TXP Make

PHP in templates is so last decade

Textile vs. Markdown

Ben Balter

Ben Balter responding to Phil Wareham on the reasoning why GitHub Pages will no longer support Textile.

Pitchforks

The Textpattern forum discussed the situation.

Stef Dawson

Textile:

A shame. I’m not convinced the lack of development is a sound enough reason for them to be dropping it, though. I mean, it’s a markup language. Short of bug fixes, and any new tags that make sense introduced by the W3C, what is there to develop? Making the parser faster maybe? Better regexes? Nothing else really jumps out at me, as it’s a mature product.

Markdown:

From what I can see, Markdown isn’t exactly aggressively developed in terms of new versions springing up like WordPress. And the standardisation process went tits up due to a naming feud, though may still gain traction one day.
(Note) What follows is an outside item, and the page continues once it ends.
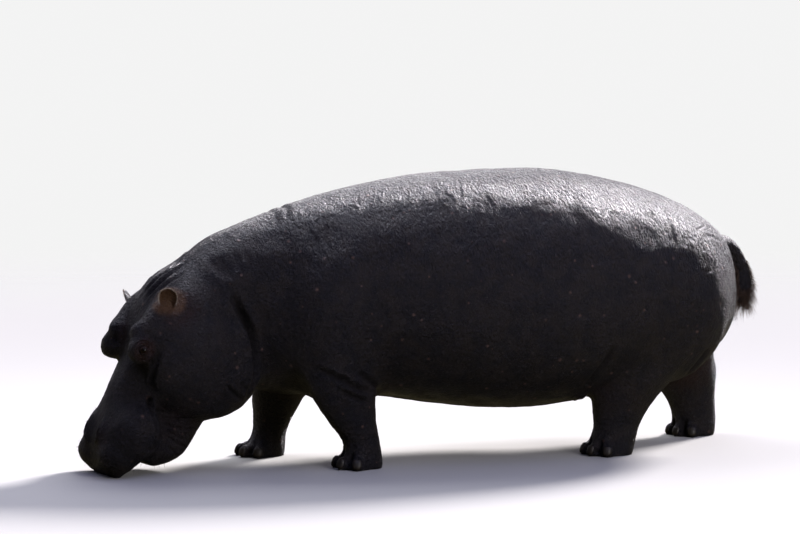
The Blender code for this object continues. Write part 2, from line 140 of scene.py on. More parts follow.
def head_frame():
    """The head's frame, from between the eyes: along the snout, out to its left, up off the forehead."""
    left = (middle_of("eye_left") - middle_of("eye_right")).normalized()
    level = left.cross(Vector((0, 0, 1))).normalized()
    along = level * math.cos(HEAD_PITCH) - Vector((0, 0, math.sin(HEAD_PITCH)))
    up = level * math.sin(HEAD_PITCH) + Vector((0, 0, math.cos(HEAD_PITCH)))
    turn = Matrix((along, left, up)).transposed().to_4x4()
    return Matrix.Translation((middle_of("eye_left") + middle_of("eye_right")) / 2) @ turn


HEAD = head_frame()
HEAD_TURN = HEAD.to_3x3()


# ---------------------------------------------------------------- meshes as arrays

def points_of(mesh):
    """Where each point of a mesh is, a row for each."""
    points = np.empty(len(mesh.vertices) * 3, np.float32)
    mesh.vertices.foreach_get("co", points)
    return points.reshape(-1, 3).astype(float)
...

It’s just that GitHub push it as default so more people use it, which eventually creates a self-fulfilling prophecy of it becoming the dominant system.

Michael Pate

The issue is not with Github – that supports Textile. The issue is not with Jekyll – that supports Textile. The issue is that Github Pages no longer supports Textile.

Bullshit

GitHub, a collaborative front end to Git, a version control system that is used for software development and other version control tasks.

Software development, an endeavor that I’ve been on for 33 years. Full of algorithms, what-ifs, multitasking, new paradigms, it’s a work in progress.

GitHub et al. decided to remove a preference that may confuse me.

GitLab will hold my repositories from now on, thanks Ben.